Sleeping is lovely: the ship’s movement gently rocks you to sleep with no queasiness once your eyes are closed. Our bunks are really rather comfortable. The mattress is soft (and long enough!) and the bedding is clean and soft. We have curtains we can draw around us for a sliver of privacy, but otherwise it is rather cramped in here, not at all helped by the fact there are three of us in a two-person cabin: one of the oceanographers was not assigned a cabin and now has to bunk up with us on our bench. He doesn’t have nice curtains, nor the piece of wood under the mattress which we can wedge down the side of the bed to keep us in during very stormy weather, but he’s coping very well with the situation. His presence is due to a logistical compromise in delivering the over-winterers (those mad people staying fifteen months in the eternal Antarctic night); our cruise is therefore, for the first two weeks or so, over-subscribed.

This addition to our already small cabin has created a comedically cramped situation. Our third wheel removed the back from the bench to give his bed more width, and it now lies next to his ersatz bed, taking up valuable floor space. It also blocks access to one of the drawers under my bed, one of only three that actually open (the others are locked for some reason). We’re required to store our bulky lifejackets somewhere accessible in our cabin, so that removes another shelf, and we all have two large bags each — we have, after all, all packed for a two-month polar expedition. We are therefore quite literally living on top of each other, and I’m hugely relieved that neither of them snore or smell.

While we’re in transit to Neumeyer Station, we scientists don’t have much to do. This morning we started to unpack supplies and set up the labs, which involved getting into overalls and steel toe-capped shoes and using a pallet jack to move boxes out of shipping containers and into the labs. My black British Antarctic Survey overalls were a surprise hit, with several people at dinner confessing their jealousy of the black in a sea of red (crew) and blue (AWI scientists).

Photo of a man in a black boiler suit in a large space with wooden floor and white walls. Other people and some equipment are also in the room.
Polarstern’s “wet lab” before we set it up for core processing. The Skidoo in the background is for our land geology team.
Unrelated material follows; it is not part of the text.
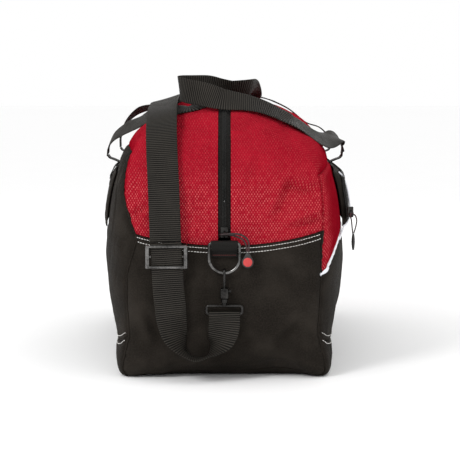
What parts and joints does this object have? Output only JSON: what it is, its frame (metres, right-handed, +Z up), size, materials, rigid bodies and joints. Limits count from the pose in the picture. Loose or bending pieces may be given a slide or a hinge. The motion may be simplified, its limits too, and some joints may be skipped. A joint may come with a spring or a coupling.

Other than that, we’re pretty much tourists on a rather cramped cruise for now. Meal times are perhaps the most regulated part of the day: policed by the head stewardess, there are a multitude of unwritten but very much spoken rules. The first, and most important, is that no scientist may sit at the captain’s table (identified by it being the first table on the left). The second rule is no workwear; the third rule is when you’ve finished your main course, move — anywhere — take your dessert with you, and the fourth is always obey timings: Breakfast is 07:30‒08:30. Lunch is 11:30‒12:30. Dinner is 17:30‒18:30. If you arrive too early, or too late to finish your meal by the end time, you will be told. And the last rule is to clear up after yourself. I have seen people reprimanded for breaching each one of these rules, but it’s more information than a personal attack. We all eat together (as many as can fit in the smallish mess), with the ship’s officers (on the famous captain’s table). The ship’s crew eat in the other mess, which is also the location of the fabled “Zillertal” pub on Tuesdays, Thursdays and Sundays. I’ll write about them when we have one.

Otherwise, we are at liberty to go wherever and do whatever we like. With a few limited exceptions, nowhere is off-limits to us. I’ve been whale-watching and horizon-watching on top of the bridge, at the stern, and on the heli-deck. There is also a gym (with treadmills and an erg), and a swimming pool and sauna, the former with basketball hoops at either end. It’s empty at the moment, so it looks more like a blue basketball court with a drain in the middle than a swimming pool.

The open deck of a ship, painted green with a yellow circle and a white letter H. The wake of the ship extends away to the horizon in a deep blue sea.
Steaming south: view from above the helideck as we leave Africa behind and journey towards Antarctica.

We are now 250 nautical miles southeast of the Cape of Good Hope, with 2000 NM to go until we get to Neumeyer Station (or rather the Ekström Ice Shelf edge). I’ll send another update in a bit!